A estas alturas es probable que el lector navarro de esta newsletter, se dedique a lo que se dedique, haya oído hablar de la Mano de Irulegui y sus implicaciones históricas, sociales y políticas. Aunque yo me dedico a investigar estos temas, me ha ocurrido incluso en la situación más insospechada. Al mismo tiempo, es probable que el lector nacional o internacional –de fuera de Navarra– se pregunte de qué estoy hablando y por qué un hallazgo arqueológico de apenas unos centímetros ha entrado de lleno en la conversación pública de los navarros.
El hecho de que los orígenes del euskera siempre hayan sido una incógnitapara los muchos lingüistas e historiadores ha provocado que el hallazgo de la Mano de Irulegui, una lámina de bronce con una inscripción que incluye una palabra –la única descifrada hasta el momento– en vascónico antiguo, quizás el antecedente del vasco actual, se haya convertido en un acontecimiento de gran relevancia social en la Comunidad Foral. La utilización política que algunos sectores del nacionalismo vasco –y en menor medida del españolismo– han hecho de la lengua vasca y de la historia antigua del País Vasco y la Navarra actuales, ya desde el siglo XIX, ha convertido a la Mano de Irulegui en una suerte de objeto-talismán con fuerte carácter identitario de nuestra sociedad, tal y como recientemente explicábamos en una entrevista en Navarra Televisión.
Una de las obligaciones de los historiadores es pensar acerca de la formación de las identidades colectivas y someterlas a una reflexión crítica con el fin de deconstruir los mitos inventados que existen a su alrededor. Pues bien, si las personas siempre hemos querido pertenecer a grupos –primero tribales, después con un mayor carácter político en forma de ciudades, reinos, estados, naciones y ahora incluso organizaciones supranacionales–, cualquier hallazgo arqueológico que refuerza esos lazos de pertenencia desde un punto de vista histórico tiene una enorme importancia en esta configuración social. Esto es lo que nos está ocurriendo a los navarros con la Mano de Irulegui, sobre todo teniendo en cuenta que algunos han querido ver en ella más de lo que dice, y otros menos o nada.
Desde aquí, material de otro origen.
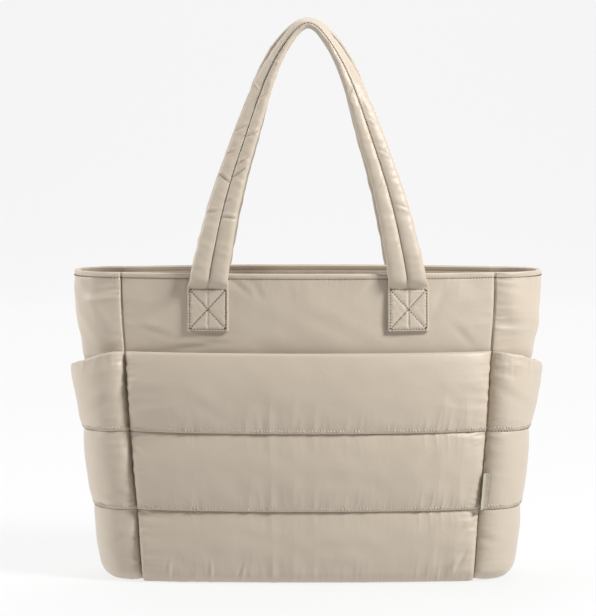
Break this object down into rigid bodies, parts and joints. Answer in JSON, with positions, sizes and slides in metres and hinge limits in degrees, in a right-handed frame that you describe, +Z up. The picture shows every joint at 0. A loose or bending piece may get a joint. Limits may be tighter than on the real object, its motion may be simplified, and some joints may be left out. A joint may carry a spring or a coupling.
{
  "type": "quilted puffer tote bag",
  "caption": "Soft box-shaped tote of padded nylon with a quilted front pocket, open quilted end pockets and two padded shoulder handles.",
  "frame": {"origin": "middle of the base, on the floor it stands on", "axes": "+Z up to the handles, -Y towards the front pocket, +X towards the bag's right-hand end as seen from the front"},
  "size_m": [0.4586, 0.1554, 0.5387],
  "materials": {
    "nylon": "soft satin sheen, taupe",
    "tape": "matte woven tape, grey-beige"
  },
  "bodies": {
    "root": {"front_panel": "nylon", "back_panel": "nylon", "side_panel_right": "nylon", "side_panel_left": "nylon", "base_panel": "nylon", "mouth_facing": "nylon", "front_pocket": "nylon", "side_pocket_right": "nylon", "side_pocket_left": "nylon", "handle_front": "nylon", "handle_back": "nylon", "seam_tag": "tape"}
  },
  "joints": []
}
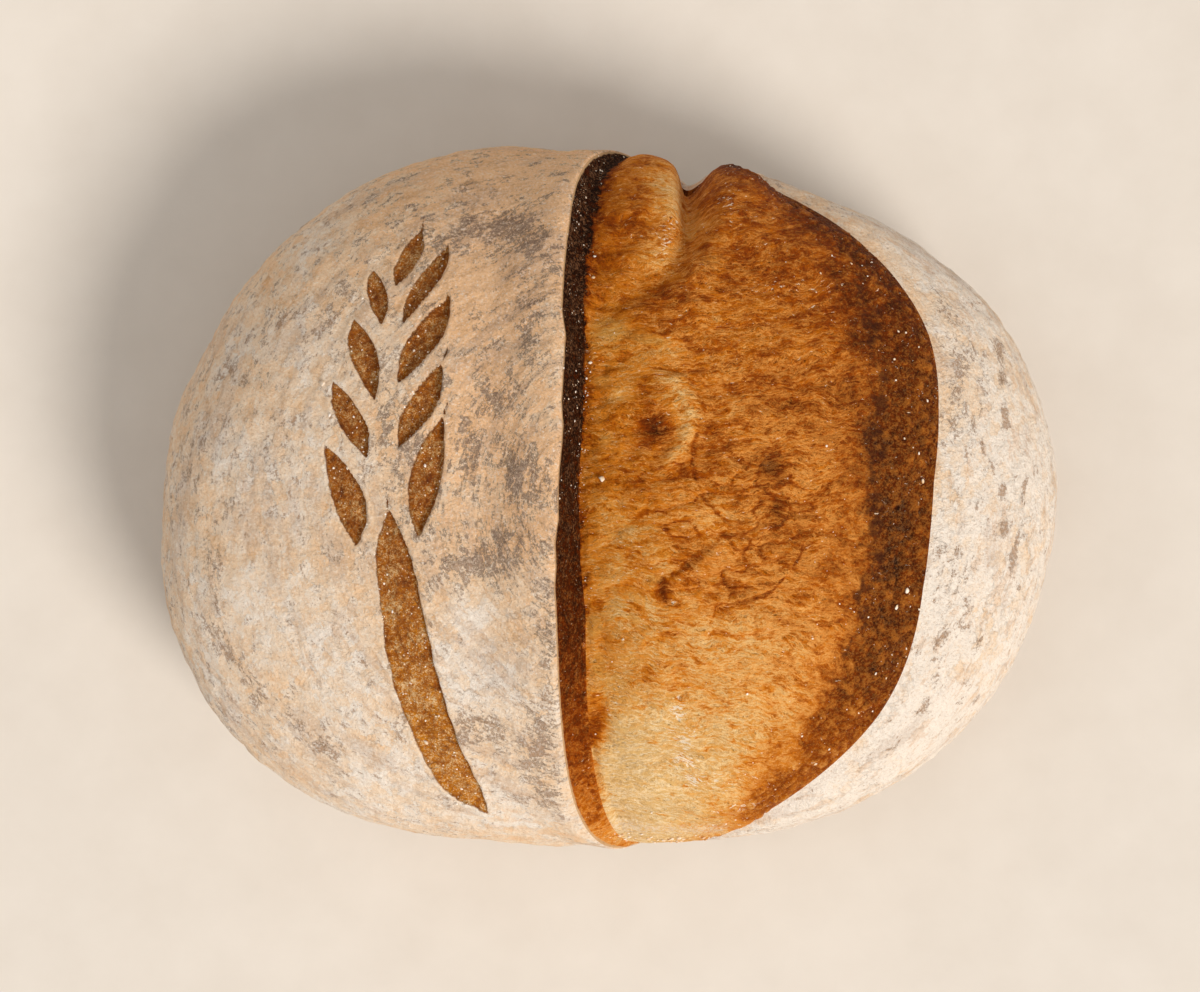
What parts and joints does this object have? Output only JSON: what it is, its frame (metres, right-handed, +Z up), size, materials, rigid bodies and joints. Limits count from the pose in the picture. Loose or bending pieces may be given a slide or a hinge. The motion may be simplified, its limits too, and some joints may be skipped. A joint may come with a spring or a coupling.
{
  "type": "sourdough loaf",
  "caption": "Oval hearth loaf with a floured crust, a wheat-ear scoring and a long score that burst open into a raised ear and a browned bloom.",
  "frame": {"origin": "middle of the loaf's box, on the flat base it stands on", "axes": "+X across the score, from the floured side towards the bloom; +Y along the score; +Z up"},
  "size_m": [0.2456, 0.1916, 0.1046],
  "materials": {
    "crust": "matte baked crust, dusted with flour, with golden to dark brown where the score opened"
  },
  "bodies": {
    "root": {"loaf": "crust"}
  },
  "joints": []
}
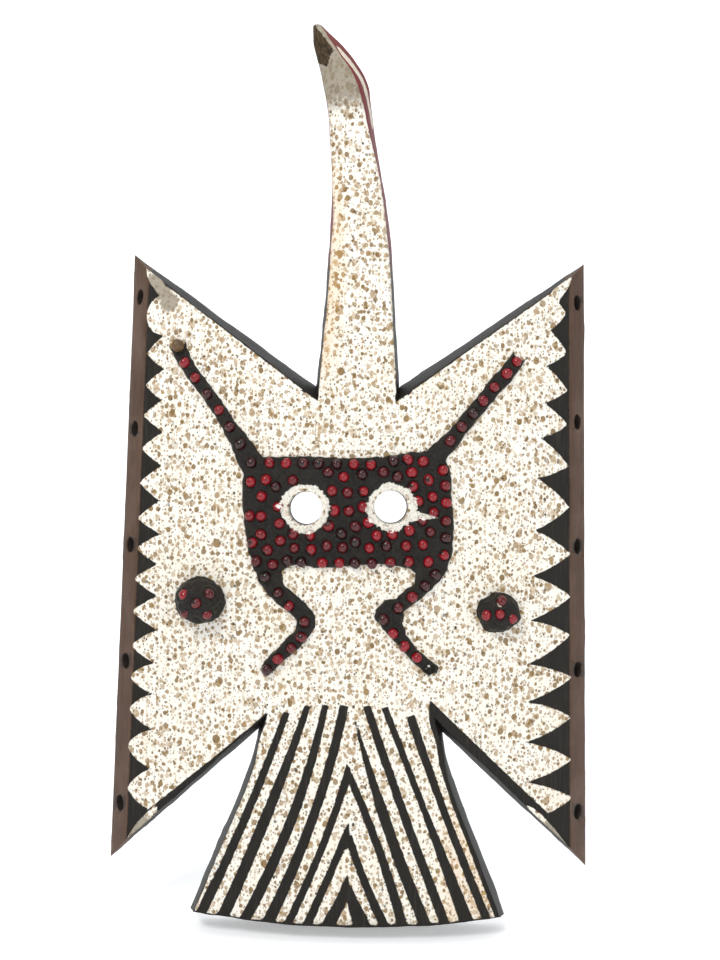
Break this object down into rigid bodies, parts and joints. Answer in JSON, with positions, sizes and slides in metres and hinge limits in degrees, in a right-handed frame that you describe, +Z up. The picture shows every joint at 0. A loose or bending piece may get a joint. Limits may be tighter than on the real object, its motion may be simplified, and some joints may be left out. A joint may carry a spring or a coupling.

Son muchos los mitos que han cargado la historia europea de virtudes, glorias y esencias patrias, por utilizar una acertada expresión del historiador Fernando Wulff, y también ha ocurrido lo mismo con el País Vasco y Navarra, dos territorios muy unidos por su historia y también por los usos políticos de la misma. Sin embargo, un objeto arqueológico con más de 2 mil años de antigüedad como la Mano de Irulegui no resuelve los enigmas de la lengua vasca ni tampoco de los vascones antiguos, los pobladores de parte de la Navarra actual en época prerromana. Las principales conclusiones que nos aporta este objeto tan singular es que demuestra que los vascones antiguos supieron escribir en su lengua propia, aunque no única, la vascónica.
Los habitantes de toda la Península Ibérica, y por tanto también los del territorio de los navarros, hemos sido ocupados por los romanos, los visigodos o los pueblos islámicos, y todos estos pueblos han contribuido a configurar la identidad de lo que somos los navarros y los españoles hoy en día. Ningún objeto arqueológico puede servir para trazar una línea de continuidad perfecta e impoluta entre los primeros pobladores de nuestro territorio y nosotros, pero en este caso sí nos demuestra que la historia juega un papel esencial en la configuración de las identidades colectivas.
Termino con una cita de José Álvarez Junco en su libro “Dioses útiles: naciones y nacionalismos”, cuya lectura y relectura tanto me inspira cuando me propongo reafirmar la utilidad de los historiadores en la aldea global del siglo XXI: “Ya que los historiadores y los científicos sociales no tenemos fuerza suficiente como para desactivar el potencial destructivo del nacionalismo, nuestro deber es, al menos, desacralizar a la nación, obligándola a descender del cielo de los mitos y sumergiéndola en la temporalidad”.